L’altra componente della globalizzazione è rappresentata dai trasporti, dalle reti di trasporti, dalla rete ferroviaria alle reti aeree e navali di oggi. In questa terza fase della globalizzazione, dopo la fine della Guerra fredda e del crollo del comunismo, il mondo occidentale ha creduto di sfruttare la sua superiorità politica, tecnologica ed economica, per unificare il mondo grazie allo sviluppo dei processi di scambio favoriti dall’apertura dei mercati.
Le cose, come è ormai noto, sono andate diversamente e la resistenza delle diversità di civiltà e di sistemi di dominio è venuta a galla, generando sfide, resistenze e minacce, che il “suprematismo” occidentale non aveva calcolato. All’Occidente democratico è venuta a mancare una antica virtù del mondo classico: la temperanza, una delle quattro virtù cardinali insieme alla sapienza e al senso della misura. Oggi, in un mondo sempre più scosso da conflitti anche armati, le democrazie liberali sono sotto attacco. Si ritrovano appesantite e lente, incapaci di reazioni efficaci, se non di tipo difensivo, anche perché rese sempre più fragili nel loro funzionamento interno e nella difficoltà di creare poteri sovranazionali in grado di difendere le conquiste politiche e sociali della democrazia liberale. A partire dalla sicurezza dei loro popoli. Infine l’inadeguatezza della classe politica, generalmente impreparata ad affrontare sfide che richiedono una cultura nuova in grado di fronteggiare le nuove “ideologie”, che popolano l’universo politico delle democrazie occidentali: ambientalisti, animalisti, negazionisti, più i gruppi transgender, lgbtq e così via. Minoranze che assumono, grazie alla rete e ai social, valenze ideologiche forti e spesso tribali. La complessità del mondo contemporaneo, accompagnata dalla rapida diffusione di Internet, ha moltiplicato le schiere dei “creduloni”, che credono nelle tesi cospiratorie più semplicistiche. Tesi cospiratorie che, appunto, semplificano la complessità del reale e alimentano le paranoie con tesi dualistiche, surrogate dalle antiche fedi religiose o dalle tramontate ideologie del ’900.
Una delle sfide più ardue e difficili viene infine dallo strapotere dei “giganti della rete” . Come si è visto, questi “giganti” sono portati ad esercitare su tutti noi e sugli stessi Stati funzioni sovrane sostitutive.
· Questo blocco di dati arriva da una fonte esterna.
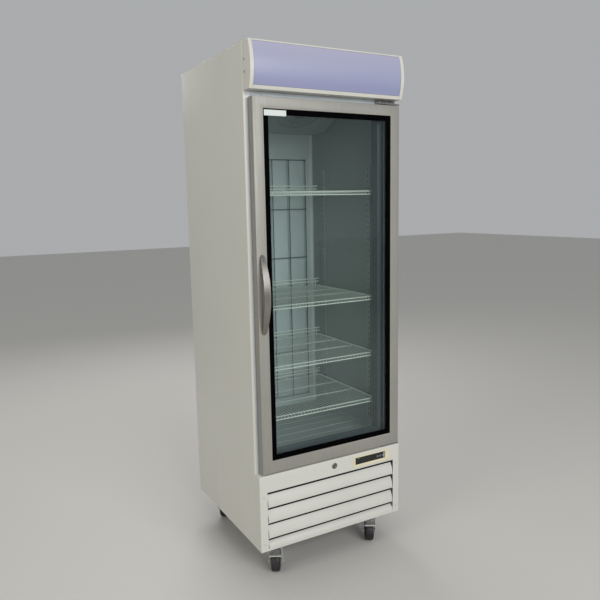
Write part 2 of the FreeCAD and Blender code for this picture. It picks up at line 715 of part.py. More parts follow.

Si tratta di un “quarto potere” dalle dimensioni impensabili, che può influenzare non solo lo scenario dei conflitti internazionali, ma le basi stesse della democrazia. Spesso nei paesi democratici ci si appella alla trasparenza e alla giustizia o alla funzione dei media come “cani da guardia” dei popoli contro il potere e i potenti. Sennonché, oggi, la potenza di interferenza dei grandi complessi mediatici e finanziari è talmente grande che proprio da essi vengono le maggiori insidie per la democrazia, non solo sul piano internazionale, ma, come si è visto, nei suoi meccanismi fondamentali come le libere elezioni, basi della democrazia pluralista.
La democrazia che non funziona alimenta l’antipolitica, che trova ulteriore possibilità di diffondersi attraverso la Rete e i social, che producono, a loro volta, forze antisistema. Come dimostra il caso italiano, bene illustrato da un libro intervista di David Allegranti e Giovanni Orsina.